- Goal of the exercise: What lies from the line containing "make_leg_blocks()" through the line containing "cad_parts[node].hide_render = cad_parts[node].hide_viewport"? Print exactly those lines, with both ends, and no others.

- Stored data:
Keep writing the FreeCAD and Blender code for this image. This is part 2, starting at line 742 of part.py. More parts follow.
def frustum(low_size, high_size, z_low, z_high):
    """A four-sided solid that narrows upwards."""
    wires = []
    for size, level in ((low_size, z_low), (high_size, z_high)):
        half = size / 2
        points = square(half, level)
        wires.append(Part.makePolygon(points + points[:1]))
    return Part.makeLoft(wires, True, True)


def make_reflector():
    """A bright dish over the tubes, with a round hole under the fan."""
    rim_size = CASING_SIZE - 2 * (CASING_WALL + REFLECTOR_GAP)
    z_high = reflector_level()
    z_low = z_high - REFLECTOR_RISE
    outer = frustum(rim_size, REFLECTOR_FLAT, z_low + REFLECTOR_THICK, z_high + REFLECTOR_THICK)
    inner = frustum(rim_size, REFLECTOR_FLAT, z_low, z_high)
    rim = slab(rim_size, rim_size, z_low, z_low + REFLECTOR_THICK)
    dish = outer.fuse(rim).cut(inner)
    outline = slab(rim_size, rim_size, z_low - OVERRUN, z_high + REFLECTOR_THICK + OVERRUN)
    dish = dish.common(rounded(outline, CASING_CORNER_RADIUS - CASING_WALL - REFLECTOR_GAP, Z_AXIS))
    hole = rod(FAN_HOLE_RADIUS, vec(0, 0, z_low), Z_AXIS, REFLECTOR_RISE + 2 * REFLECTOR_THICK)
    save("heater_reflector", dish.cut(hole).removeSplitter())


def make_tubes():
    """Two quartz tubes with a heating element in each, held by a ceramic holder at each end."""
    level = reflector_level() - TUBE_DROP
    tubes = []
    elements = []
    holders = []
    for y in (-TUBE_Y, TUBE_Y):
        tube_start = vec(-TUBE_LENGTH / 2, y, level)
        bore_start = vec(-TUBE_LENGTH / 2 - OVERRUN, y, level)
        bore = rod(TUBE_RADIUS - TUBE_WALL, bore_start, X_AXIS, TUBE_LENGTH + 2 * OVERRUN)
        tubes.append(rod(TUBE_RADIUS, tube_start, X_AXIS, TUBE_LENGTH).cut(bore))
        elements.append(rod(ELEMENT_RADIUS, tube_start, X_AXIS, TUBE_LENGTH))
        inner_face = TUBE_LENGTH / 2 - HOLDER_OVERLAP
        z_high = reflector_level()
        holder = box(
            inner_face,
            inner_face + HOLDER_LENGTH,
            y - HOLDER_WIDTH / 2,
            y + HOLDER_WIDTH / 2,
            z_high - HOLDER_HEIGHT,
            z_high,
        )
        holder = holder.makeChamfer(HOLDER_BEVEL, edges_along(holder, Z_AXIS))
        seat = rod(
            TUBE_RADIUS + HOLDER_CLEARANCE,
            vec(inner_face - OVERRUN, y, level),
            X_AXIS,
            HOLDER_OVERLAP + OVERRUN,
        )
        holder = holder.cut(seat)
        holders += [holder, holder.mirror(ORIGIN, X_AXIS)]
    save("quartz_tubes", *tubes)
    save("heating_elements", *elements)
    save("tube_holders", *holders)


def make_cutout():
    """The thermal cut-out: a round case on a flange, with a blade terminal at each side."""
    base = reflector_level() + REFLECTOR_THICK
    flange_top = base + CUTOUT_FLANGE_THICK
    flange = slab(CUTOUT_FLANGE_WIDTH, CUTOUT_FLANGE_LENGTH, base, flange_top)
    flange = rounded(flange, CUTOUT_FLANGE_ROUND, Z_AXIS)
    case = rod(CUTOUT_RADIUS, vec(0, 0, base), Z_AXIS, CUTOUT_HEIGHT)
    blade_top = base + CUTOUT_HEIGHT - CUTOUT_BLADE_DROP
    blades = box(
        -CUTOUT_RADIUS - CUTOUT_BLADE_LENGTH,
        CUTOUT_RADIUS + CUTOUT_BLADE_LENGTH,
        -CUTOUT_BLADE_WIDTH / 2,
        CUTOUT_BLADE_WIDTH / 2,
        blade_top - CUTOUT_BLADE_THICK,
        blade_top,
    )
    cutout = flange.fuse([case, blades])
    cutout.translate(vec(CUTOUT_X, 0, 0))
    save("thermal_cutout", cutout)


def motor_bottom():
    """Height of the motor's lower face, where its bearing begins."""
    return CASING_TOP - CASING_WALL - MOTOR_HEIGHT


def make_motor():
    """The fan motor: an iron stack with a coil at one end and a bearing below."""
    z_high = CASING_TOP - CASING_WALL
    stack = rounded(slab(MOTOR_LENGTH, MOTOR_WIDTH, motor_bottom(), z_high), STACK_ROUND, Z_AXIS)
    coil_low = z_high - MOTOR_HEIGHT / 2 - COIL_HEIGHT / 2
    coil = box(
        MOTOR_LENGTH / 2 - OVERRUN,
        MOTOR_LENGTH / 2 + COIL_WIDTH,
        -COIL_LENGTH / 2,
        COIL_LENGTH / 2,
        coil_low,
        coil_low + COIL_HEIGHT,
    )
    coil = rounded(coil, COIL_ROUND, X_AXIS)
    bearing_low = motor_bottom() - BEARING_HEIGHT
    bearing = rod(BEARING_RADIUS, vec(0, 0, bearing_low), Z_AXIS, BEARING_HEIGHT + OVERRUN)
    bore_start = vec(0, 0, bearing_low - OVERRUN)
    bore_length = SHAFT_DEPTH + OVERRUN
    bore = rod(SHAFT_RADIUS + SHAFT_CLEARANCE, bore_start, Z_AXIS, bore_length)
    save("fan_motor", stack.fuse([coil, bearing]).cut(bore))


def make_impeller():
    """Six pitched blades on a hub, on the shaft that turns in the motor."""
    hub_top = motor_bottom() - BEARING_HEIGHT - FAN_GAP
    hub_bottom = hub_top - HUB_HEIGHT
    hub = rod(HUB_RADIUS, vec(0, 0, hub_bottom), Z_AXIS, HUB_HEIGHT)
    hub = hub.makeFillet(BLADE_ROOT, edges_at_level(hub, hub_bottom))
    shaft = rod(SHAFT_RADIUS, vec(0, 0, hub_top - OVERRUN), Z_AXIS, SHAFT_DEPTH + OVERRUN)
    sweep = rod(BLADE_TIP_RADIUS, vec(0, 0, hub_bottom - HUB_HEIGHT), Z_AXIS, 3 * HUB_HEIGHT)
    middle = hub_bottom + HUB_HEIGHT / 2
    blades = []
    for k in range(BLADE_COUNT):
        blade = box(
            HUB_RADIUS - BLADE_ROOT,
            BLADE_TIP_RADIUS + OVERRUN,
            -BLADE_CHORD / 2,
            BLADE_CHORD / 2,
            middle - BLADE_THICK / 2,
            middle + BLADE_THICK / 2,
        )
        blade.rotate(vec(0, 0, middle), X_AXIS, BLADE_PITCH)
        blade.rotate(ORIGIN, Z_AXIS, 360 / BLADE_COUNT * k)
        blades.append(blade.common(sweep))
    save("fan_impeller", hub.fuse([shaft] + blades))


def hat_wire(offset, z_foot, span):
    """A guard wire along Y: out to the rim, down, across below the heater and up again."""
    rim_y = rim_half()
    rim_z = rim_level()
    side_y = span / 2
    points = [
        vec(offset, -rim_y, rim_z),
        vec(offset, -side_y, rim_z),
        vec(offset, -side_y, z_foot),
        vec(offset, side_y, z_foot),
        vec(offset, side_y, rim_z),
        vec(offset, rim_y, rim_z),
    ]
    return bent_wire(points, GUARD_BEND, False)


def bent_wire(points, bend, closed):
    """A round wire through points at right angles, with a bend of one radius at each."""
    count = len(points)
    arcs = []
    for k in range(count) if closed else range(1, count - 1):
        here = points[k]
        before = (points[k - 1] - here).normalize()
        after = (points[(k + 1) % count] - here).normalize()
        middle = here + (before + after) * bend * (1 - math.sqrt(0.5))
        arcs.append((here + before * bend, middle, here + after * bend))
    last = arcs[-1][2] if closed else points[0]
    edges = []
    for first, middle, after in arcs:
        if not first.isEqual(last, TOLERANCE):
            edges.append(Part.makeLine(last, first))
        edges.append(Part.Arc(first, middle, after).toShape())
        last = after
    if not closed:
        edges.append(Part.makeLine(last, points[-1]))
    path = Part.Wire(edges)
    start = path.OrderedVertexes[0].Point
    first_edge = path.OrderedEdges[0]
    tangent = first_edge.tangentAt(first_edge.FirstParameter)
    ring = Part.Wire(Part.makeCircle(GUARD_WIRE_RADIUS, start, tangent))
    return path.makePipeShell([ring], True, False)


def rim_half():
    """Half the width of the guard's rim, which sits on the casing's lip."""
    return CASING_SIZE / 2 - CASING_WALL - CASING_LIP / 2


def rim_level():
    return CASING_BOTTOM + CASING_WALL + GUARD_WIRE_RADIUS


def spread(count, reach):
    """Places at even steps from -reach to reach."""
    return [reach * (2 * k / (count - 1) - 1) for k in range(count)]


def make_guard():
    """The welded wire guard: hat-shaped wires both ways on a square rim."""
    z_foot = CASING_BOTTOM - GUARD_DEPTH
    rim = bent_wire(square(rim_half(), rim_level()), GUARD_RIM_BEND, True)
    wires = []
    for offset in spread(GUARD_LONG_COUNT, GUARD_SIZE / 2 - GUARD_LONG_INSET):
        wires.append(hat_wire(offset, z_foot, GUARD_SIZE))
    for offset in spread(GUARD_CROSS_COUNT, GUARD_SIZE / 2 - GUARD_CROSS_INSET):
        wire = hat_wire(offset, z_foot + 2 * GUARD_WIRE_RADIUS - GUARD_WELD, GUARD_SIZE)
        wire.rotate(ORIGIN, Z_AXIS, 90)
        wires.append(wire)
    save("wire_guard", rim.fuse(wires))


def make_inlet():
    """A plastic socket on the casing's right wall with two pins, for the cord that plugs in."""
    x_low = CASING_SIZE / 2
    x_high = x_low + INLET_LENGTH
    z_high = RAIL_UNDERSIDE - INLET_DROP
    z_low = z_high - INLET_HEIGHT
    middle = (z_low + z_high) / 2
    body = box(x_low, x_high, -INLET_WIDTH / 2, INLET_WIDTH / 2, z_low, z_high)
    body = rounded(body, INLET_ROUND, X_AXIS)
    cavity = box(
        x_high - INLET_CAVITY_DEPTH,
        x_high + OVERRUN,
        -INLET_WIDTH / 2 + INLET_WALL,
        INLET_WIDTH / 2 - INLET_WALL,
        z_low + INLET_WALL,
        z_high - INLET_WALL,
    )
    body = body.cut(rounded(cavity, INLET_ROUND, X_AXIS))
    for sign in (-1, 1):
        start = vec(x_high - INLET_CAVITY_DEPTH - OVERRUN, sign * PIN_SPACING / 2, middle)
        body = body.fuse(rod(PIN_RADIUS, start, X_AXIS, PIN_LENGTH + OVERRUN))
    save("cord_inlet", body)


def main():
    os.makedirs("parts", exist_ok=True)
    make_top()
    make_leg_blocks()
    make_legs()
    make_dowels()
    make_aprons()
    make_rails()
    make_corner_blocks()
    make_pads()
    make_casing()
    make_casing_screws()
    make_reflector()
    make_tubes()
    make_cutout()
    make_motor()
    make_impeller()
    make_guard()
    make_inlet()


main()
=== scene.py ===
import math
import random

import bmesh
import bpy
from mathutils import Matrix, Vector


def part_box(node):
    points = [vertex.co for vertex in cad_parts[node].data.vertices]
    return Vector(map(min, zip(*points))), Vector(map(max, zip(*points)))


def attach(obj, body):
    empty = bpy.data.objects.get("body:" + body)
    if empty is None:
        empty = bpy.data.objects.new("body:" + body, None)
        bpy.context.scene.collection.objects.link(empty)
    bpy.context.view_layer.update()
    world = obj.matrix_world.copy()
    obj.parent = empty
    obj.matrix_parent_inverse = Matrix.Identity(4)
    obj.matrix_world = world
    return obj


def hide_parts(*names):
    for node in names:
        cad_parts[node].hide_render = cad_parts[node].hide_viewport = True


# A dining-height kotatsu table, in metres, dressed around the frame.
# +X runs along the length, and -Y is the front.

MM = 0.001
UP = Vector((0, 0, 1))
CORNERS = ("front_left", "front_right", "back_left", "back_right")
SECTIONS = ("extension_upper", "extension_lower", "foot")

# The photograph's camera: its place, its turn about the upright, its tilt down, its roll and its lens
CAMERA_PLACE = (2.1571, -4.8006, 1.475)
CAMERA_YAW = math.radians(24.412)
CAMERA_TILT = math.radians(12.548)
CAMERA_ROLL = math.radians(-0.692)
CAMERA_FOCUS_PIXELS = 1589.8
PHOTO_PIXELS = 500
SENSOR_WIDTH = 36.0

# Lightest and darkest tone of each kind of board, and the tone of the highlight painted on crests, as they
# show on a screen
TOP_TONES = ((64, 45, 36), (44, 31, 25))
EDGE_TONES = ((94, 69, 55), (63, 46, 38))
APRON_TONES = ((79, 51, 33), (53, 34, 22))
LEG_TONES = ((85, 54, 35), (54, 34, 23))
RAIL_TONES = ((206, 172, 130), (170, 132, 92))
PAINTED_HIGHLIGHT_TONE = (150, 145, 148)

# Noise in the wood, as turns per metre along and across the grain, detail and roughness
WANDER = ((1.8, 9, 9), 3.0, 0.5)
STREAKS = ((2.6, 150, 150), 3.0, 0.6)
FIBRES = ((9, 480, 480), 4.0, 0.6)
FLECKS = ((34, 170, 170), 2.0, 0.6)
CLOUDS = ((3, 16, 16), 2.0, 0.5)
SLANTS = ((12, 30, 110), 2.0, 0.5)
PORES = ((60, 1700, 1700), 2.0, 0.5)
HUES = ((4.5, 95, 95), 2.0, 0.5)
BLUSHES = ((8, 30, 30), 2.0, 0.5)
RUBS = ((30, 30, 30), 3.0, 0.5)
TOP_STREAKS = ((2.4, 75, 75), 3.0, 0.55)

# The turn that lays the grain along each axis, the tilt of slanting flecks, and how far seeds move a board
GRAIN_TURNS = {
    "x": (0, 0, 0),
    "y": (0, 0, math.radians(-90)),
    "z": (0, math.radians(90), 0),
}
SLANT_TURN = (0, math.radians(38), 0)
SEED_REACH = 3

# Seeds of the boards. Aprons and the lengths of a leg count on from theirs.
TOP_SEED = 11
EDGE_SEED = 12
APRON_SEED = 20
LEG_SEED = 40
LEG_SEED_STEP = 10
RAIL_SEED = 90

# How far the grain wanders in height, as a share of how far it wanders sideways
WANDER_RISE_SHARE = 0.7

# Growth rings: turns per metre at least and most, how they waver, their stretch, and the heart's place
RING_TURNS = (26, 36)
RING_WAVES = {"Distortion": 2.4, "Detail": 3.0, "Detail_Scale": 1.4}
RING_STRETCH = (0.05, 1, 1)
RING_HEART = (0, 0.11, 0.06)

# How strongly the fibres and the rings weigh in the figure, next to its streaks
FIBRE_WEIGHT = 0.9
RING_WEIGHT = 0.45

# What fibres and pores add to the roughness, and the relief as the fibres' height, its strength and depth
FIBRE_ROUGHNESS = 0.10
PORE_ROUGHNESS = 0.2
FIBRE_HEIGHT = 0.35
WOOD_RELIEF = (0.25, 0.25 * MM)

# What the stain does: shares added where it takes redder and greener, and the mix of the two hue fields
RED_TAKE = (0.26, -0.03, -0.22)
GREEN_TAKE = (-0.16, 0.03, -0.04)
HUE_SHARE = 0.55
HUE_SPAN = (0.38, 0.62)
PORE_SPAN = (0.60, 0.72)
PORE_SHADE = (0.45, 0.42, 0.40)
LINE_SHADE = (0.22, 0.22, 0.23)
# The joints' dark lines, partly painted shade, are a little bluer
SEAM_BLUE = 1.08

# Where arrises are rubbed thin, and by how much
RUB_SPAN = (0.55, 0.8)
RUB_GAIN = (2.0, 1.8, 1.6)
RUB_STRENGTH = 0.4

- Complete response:
    make_leg_blocks()
    make_legs()
    make_dowels()
    make_aprons()
    make_rails()
    make_corner_blocks()
    make_pads()
    make_casing()
    make_casing_screws()
    make_reflector()
    make_tubes()
    make_cutout()
    make_motor()
    make_impeller()
    make_guard()
    make_inlet()


main()
=== scene.py ===
import math
import random

import bmesh
import bpy
from mathutils import Matrix, Vector


def part_box(node):
    points = [vertex.co for vertex in cad_parts[node].data.vertices]
    return Vector(map(min, zip(*points))), Vector(map(max, zip(*points)))


def attach(obj, body):
    empty = bpy.data.objects.get("body:" + body)
    if empty is None:
        empty = bpy.data.objects.new("body:" + body, None)
        bpy.context.scene.collection.objects.link(empty)
    bpy.context.view_layer.update()
    world = obj.matrix_world.copy()
    obj.parent = empty
    obj.matrix_parent_inverse = Matrix.Identity(4)
    obj.matrix_world = world
    return obj


def hide_parts(*names):
    for node in names:
        cad_parts[node].hide_render = cad_parts[node].hide_viewport = True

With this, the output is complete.